Both Pinkie and Rose are damned by their inability to frame religious warnings in their own life experiences. For Rose, Pinkie represents a physical actuality in which she can trust more powerful than the god in which she previously placed that trust; moreover, Pinkie can receive her adoration concretely in ways her deity cannot. For Pinkie, his inability to imagine a physical manifestation of faith is proof of its insignificance. Pinkie instead invests his energy and faith in the murder that exhilarates him physically and emotionally.

What makes Brighton Rock a truly remarkable read is in Greene's creation of the character of Ida. Ida, unlike both of the children, is worldly and perhaps world-weary. Ida's experience has led her away from religion and towards instead a life of conventional sin. Despite her sexual freedom, Ida's moral compass guides her towards a sense of justice and protection of innocence.
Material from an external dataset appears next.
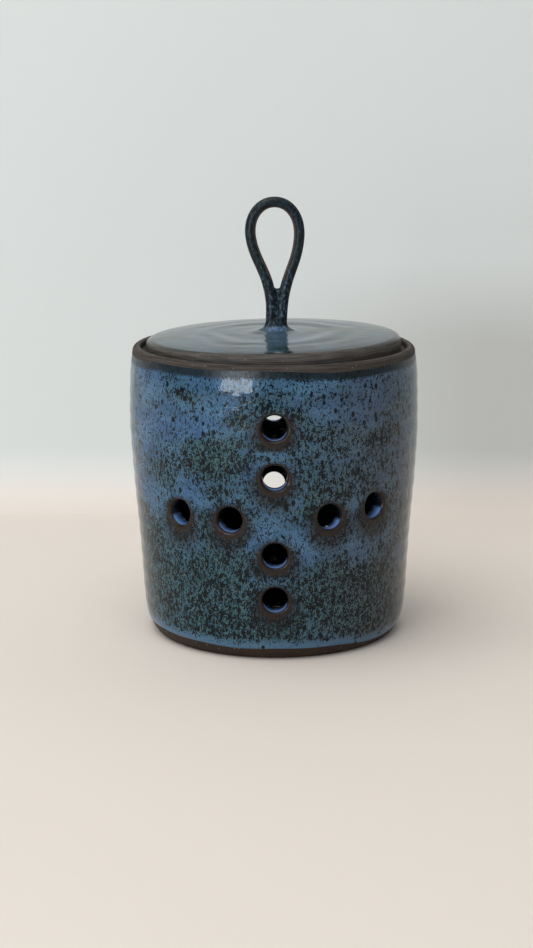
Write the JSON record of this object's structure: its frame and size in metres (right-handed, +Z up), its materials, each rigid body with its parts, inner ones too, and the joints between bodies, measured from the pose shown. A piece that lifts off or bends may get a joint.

Ida is untroubled by concerns of an afterlife, and instead has constructed her own belief system which Greene portrays as entirely superior to the Church's. Where Rose viewed one compromise of morality fatalistically, Ida views morality from a more subjective - and realistic - point of view. Ida's realism prevents her from viewing compromise as necessarily preempting goodness.

In contrast to Pinkie, Ida is also concerned with the time "between the stirrup and the ground" but she finds physical manifestation of the gift of life in sexual contact, in meaningful relationships, and in pursuing her sense of what's right.

Ultimately, Green's novel, while utterly compelling from a superficial stance of readability is quite complex intellectually. Pinkie and Rose represent the failure of Catholic dogma to account for the diversity and complexity of daily life so clearly exemplified by the brassy but steadfast Ida.